At last the bell brought someone into the crimson hall. His head looked boiling with wiry curls. Eventually his hand found the latch.

“ Peace, Jim,” Peter said. “You know Cathy.”

“ Yeah.” He sounded as though he wasn’t sure or didn’t care. Peter stepped in, glancing warily at the street, and urged her to be quick.

Red light filled the house, thick as jam. Her eyes felt coated with it; she had to prove to herself that she could breathe. Upstairs someone was singing – no, wailing: “Oh shit shit shit.” Was it a bad trip? Another voice tried to interrupt, low and soothing.

Jim gestured them loosely into the front room. In the clotted light, people sat on threadbare furniture or floor cushions. Their tangled hair looked like spaghetti dangling in the sauce of the light. “Hi” or “Yeah” they muttered, or raised lethargic hands. The dim walls were cluttered: mandala posters, science fiction book covers enlarged, posters for rock concerts, a large damp patch of wallpaper. Joss-sticks protruded fuming from small metal stands.

She sat with Peter on a cushion. Jim perched on a limping wooden chair. The bars of a feeble electric fire were indistinguishable from the light. Nobody said anything. Everyone watched a man whose hair swayed about his face as he rolled a joint.
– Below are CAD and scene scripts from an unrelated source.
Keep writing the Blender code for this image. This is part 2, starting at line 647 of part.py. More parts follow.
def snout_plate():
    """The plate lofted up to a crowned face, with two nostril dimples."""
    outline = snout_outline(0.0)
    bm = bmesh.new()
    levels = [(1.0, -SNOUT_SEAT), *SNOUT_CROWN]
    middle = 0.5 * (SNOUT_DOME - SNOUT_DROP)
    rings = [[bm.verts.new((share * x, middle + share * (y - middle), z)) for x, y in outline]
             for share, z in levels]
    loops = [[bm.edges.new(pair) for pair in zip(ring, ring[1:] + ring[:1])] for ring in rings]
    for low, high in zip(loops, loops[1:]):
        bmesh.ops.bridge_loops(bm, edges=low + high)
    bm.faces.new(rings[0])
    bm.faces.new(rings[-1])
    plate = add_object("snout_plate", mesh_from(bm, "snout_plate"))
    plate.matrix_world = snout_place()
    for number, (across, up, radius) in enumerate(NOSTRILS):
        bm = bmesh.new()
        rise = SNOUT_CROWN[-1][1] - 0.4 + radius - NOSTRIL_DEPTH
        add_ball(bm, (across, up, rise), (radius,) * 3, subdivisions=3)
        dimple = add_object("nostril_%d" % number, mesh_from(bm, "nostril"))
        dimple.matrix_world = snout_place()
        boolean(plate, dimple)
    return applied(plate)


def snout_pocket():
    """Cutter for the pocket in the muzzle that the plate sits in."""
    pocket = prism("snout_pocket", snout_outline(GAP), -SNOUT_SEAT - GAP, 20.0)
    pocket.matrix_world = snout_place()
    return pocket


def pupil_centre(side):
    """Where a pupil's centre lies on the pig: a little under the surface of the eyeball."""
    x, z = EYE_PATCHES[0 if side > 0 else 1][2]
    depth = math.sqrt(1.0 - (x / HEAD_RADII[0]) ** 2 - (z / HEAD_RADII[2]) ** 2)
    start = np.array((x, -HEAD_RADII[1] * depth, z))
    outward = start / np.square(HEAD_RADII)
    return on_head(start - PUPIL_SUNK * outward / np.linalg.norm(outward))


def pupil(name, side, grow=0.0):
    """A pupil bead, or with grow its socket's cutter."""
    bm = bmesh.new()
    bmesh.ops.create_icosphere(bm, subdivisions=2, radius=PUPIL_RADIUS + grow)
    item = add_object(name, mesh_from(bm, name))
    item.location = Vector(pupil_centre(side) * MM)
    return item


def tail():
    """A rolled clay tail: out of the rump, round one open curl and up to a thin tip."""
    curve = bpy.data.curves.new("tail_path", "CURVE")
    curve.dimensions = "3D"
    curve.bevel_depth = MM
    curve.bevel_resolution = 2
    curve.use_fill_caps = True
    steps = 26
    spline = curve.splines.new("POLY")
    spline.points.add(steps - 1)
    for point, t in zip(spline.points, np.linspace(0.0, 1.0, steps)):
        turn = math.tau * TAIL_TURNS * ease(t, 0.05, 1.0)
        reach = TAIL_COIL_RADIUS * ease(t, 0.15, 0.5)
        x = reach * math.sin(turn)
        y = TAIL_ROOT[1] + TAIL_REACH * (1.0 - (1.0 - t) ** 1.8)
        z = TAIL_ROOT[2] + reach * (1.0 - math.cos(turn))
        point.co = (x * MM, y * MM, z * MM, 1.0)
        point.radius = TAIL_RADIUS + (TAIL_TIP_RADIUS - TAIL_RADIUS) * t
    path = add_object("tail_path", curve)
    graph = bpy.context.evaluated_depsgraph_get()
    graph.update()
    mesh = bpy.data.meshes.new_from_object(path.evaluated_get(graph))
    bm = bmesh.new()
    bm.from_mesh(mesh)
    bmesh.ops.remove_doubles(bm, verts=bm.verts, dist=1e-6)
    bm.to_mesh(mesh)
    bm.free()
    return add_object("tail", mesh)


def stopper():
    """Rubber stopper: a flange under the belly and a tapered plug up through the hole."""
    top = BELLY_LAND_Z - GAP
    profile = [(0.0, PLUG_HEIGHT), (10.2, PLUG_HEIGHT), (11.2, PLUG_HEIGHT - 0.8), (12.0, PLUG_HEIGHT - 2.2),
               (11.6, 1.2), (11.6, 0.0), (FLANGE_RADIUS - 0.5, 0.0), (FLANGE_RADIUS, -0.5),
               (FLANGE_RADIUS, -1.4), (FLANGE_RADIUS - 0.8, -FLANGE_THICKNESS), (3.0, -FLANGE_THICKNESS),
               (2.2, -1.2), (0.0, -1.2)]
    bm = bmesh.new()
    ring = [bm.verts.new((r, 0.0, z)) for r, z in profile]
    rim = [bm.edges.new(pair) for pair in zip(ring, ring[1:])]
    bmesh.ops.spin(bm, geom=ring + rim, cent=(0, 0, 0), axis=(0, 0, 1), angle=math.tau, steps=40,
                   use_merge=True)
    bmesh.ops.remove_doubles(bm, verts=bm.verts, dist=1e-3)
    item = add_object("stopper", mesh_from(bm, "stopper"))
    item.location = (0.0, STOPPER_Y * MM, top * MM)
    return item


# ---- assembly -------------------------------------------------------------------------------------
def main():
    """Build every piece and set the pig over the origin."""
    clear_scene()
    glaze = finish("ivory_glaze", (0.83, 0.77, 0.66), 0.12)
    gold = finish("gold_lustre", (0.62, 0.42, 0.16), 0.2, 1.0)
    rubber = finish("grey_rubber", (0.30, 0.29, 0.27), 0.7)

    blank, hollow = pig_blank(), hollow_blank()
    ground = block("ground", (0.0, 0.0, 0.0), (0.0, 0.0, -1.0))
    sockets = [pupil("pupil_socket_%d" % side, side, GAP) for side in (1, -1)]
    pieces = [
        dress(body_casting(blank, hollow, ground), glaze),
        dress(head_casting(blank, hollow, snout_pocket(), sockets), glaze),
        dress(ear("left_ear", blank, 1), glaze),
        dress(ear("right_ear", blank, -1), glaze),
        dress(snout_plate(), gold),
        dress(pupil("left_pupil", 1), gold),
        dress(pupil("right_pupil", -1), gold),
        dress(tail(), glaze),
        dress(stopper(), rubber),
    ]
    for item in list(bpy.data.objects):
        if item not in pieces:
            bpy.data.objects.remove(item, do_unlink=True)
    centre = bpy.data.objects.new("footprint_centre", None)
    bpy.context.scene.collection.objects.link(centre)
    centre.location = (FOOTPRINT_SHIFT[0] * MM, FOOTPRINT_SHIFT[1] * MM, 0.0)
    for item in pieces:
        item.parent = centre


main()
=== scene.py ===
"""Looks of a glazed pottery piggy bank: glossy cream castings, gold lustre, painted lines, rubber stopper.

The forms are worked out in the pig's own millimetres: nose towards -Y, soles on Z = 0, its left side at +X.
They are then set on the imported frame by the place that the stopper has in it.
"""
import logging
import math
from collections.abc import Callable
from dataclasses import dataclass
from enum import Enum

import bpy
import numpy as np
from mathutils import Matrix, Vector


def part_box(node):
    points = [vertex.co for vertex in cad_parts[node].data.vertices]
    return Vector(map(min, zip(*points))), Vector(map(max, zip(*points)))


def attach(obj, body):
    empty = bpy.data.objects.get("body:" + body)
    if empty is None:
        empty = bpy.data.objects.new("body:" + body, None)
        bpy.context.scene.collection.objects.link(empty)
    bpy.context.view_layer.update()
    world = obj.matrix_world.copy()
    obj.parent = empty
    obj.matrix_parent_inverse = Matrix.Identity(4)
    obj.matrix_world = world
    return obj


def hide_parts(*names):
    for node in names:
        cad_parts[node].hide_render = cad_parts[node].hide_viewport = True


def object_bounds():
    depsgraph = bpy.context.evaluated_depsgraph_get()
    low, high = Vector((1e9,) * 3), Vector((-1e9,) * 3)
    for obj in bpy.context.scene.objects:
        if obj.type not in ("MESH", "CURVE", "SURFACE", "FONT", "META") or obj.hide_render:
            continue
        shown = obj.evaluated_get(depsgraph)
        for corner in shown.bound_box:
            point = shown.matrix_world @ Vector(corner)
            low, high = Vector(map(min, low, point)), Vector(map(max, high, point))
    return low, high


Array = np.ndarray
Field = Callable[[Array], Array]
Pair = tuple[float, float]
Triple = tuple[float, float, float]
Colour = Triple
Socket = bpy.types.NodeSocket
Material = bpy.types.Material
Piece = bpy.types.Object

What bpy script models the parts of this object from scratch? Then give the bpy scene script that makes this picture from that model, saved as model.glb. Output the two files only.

His movements were slow and careful as a celebrating priest’s.

Ten minutes later he licked the paper shut. In five more minutes he’d inserted cardboard in the mouth of the joint. A further minute passed before he lit the twisted end. He inhaled, closing his eyes prayerfully.

Everyone watched in a kind of stoned respectful silence. Incomprehensible wails seeped through the ceiling. When was Peter going to get down to business? Delaying was part of the ritual; you had to pretend you weren’t here to score, only to smoke. It might be hours before he asked Jim.

She refused the joint when it reached her at last; she was depressed enough. Someone split open a cigarette to roll another. Conversation began. Had it needed the cannabis to coax it out? The passing of the joint filled the long pauses.

“ They seized eight kilos on the docks today.”

“ Bad news.”

“ There’s supposed to be some Lebanese hash coming from London.”

“ Probably came through Liverpool first.”

“ That’ll put the price up.”

“ Thirty pounds an ounce.”

“ Bad news.”

“ Inflation.”

All that had consumed ten minutes. Words were slowing; heads nodded. One of Jim’s commune returned from the kitchen with a dish of biscuits: hash cookies, or a vegetarian recipe? His long nails were underlined with dirt. Cathy gestured the dish onwards without touching it. She thought of the health food cafe on Hardman Street, full of thin morosely virtuous young men.

Another joint was rolled. She felt cramped and utterly bored. Once she’d seen Fantasia at the Royal Court.